In the short second chapter, "Musical Values," Burnham gives his own "reading" of Beethoven's music, with special attention to the Eroica. This sticks more or less to music, so it hasn't much connection with the first chapter.

The third chapter, "Institutional Values," switches to a history of music theory, and tries to show that all the major theories of music since Beethoven's time have been based on Beethoven's "heroic style" as a paradigm. He discusses the theories of A. B. Marx (naturally, since he wrote his dissertation on Marx), Hugo Reimann, Heinrich Shenker, and Rudolph Reti. This was the most difficult chapter for me, not being a musicologist.

The fourth chapter, "Cultural Values," switches to a discussion of the ethical and aesthetic values of the "Goethezeit". He discusses Beethoven in a sort of impressionistic way as a synthesis of Goethe and Hegel, with references to the Phenomenology (this chapter has a few passing references to Adorno, but since Burnham entirely ignores socioeconomic reality in discussing the spirit of the time, his perspective is totally different from Adorno's, and leaves me with the feeling that it is just hanging in the air).

The fifth chapter, "Beethoven Hero," gives the author's views on how we should and should not react to Beethoven. It was very vague and unconvincing to me. In particular, he seems to give Beethoven's music a far greater influence on modern life than I think is realistic -- most people today don't listen to Beethoven or classical music at all, much less base their view of the world on the first movement of the Eroica.

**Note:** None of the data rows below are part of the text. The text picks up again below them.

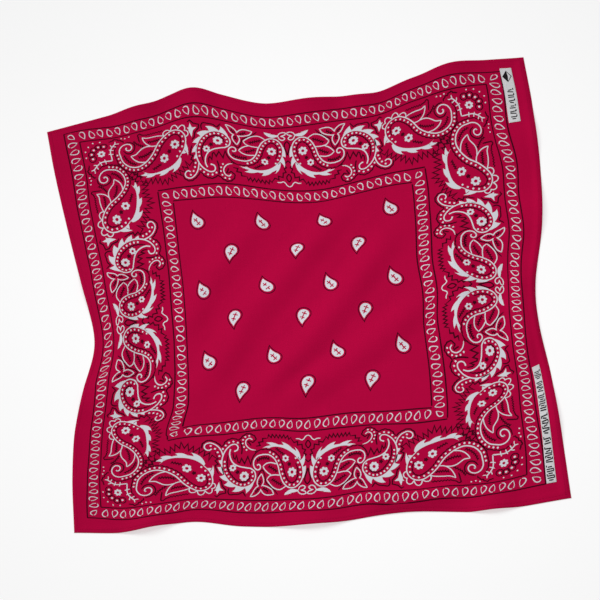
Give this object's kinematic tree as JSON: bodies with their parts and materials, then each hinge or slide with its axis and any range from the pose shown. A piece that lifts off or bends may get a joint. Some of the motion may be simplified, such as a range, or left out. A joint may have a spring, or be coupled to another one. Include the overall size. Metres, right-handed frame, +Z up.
{
  "type": "bandana",
  "caption": "Square printed cotton bandana lying open on a surface, with soft folds, narrow turned hems and two woven tapes.",
  "frame": {"origin": "centre of the bounding box, on the surface that the cloth lies on", "axes": "+Z up, square to the surface; +X along the weft towards the edge with the two tapes; +Y along the warp, away from the viewer"},
  "size_m": [0.5869, 0.6007, 0.0099],
  "materials": {
    "cotton": "plain woven cotton, crimson, matt, printed in white and dark maroon",
    "tape": "smooth white woven tape"
  },
  "bodies": {
    "root": {"cloth": "cotton", "hem_far": "cotton", "hem_near": "cotton", "hem_left": "cotton", "hem_right": "cotton", "label_upper": "tape", "label_lower": "tape"}
  },
  "joints": []
}
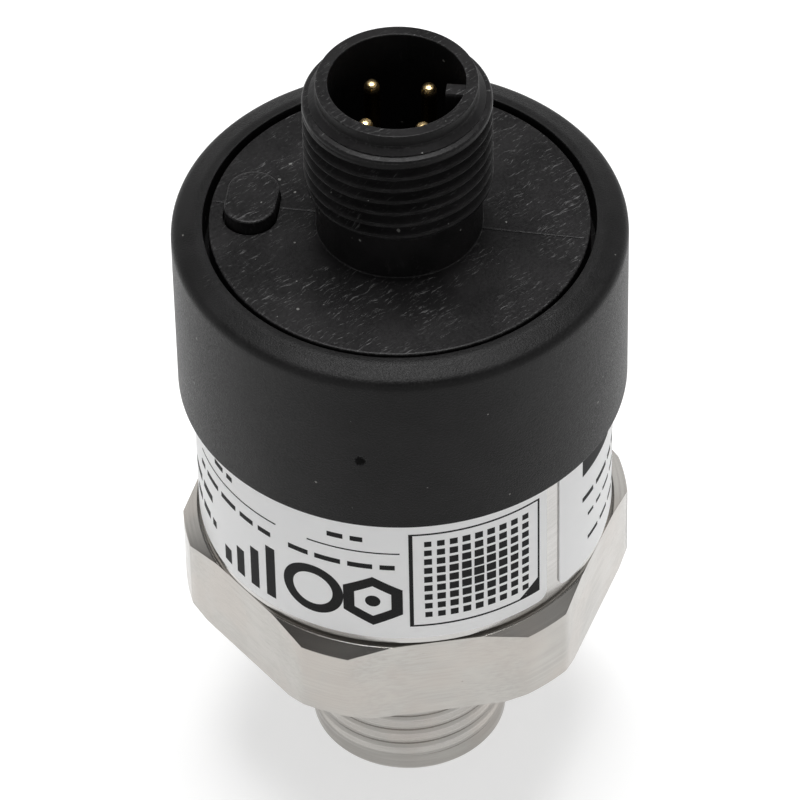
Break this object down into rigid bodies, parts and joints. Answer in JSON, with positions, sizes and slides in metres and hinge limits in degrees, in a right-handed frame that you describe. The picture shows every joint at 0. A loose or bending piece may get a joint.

He does all this in 160 pages.
4 reviews
April 24, 2014
Not worth the price, but if you can get a borrowed copy from the library and you are interested in a select few of Beethoven's heroic works, pick it up to read. It's only 160 pages which include many examples from music, so it is very short. It might be that I'm not a musicologist so I didn't fully appreciate it, but I wouldn't recommend this book to people.